## Given request
Print each line exactly as it is given.

## Data extract
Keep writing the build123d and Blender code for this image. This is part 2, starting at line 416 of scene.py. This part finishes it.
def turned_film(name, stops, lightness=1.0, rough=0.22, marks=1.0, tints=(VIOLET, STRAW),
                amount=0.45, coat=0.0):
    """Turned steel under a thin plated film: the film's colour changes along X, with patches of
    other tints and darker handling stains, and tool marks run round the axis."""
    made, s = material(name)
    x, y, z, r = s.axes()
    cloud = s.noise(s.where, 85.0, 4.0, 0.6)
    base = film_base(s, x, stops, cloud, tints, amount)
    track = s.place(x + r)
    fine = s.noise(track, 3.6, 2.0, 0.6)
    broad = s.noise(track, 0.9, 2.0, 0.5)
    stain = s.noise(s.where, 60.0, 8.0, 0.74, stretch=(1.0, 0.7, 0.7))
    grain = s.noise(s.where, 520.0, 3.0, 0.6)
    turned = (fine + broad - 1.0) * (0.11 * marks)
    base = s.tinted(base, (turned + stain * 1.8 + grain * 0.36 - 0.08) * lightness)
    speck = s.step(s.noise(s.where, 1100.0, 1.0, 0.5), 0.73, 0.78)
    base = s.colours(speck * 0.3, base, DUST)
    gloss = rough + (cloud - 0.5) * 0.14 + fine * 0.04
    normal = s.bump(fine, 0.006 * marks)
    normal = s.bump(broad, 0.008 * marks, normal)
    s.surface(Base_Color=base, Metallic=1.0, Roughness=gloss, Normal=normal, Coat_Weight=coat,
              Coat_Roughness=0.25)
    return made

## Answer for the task
Keep writing the build123d and Blender code for this image. This is part 2, starting at line 416 of scene.py. This part finishes it.
def turned_film(name, stops, lightness=1.0, rough=0.22, marks=1.0, tints=(VIOLET, STRAW),
                amount=0.45, coat=0.0):
    """Turned steel under a thin plated film: the film's colour changes along X, with patches of
    other tints and darker handling stains, and tool marks run round the axis."""
    made, s = material(name)
    x, y, z, r = s.axes()
    cloud = s.noise(s.where, 85.0, 4.0, 0.6)
    base = film_base(s, x, stops, cloud, tints, amount)
    track = s.place(x + r)
    fine = s.noise(track, 3.6, 2.0, 0.6)
    broad = s.noise(track, 0.9, 2.0, 0.5)
    stain = s.noise(s.where, 60.0, 8.0, 0.74, stretch=(1.0, 0.7, 0.7))
    grain = s.noise(s.where, 520.0, 3.0, 0.6)
    turned = (fine + broad - 1.0) * (0.11 * marks)
    base = s.tinted(base, (turned + stain * 1.8 + grain * 0.36 - 0.08) * lightness)
    speck = s.step(s.noise(s.where, 1100.0, 1.0, 0.5), 0.73, 0.78)
    base = s.colours(speck * 0.3, base, DUST)
    gloss = rough + (cloud - 0.5) * 0.14 + fine * 0.04
    normal = s.bump(fine, 0.006 * marks)
    normal = s.bump(broad, 0.008 * marks, normal)
    s.surface(Base_Color=base, Metallic=1.0, Roughness=gloss, Normal=normal, Coat_Weight=coat,
              Coat_Roughness=0.25)
    return made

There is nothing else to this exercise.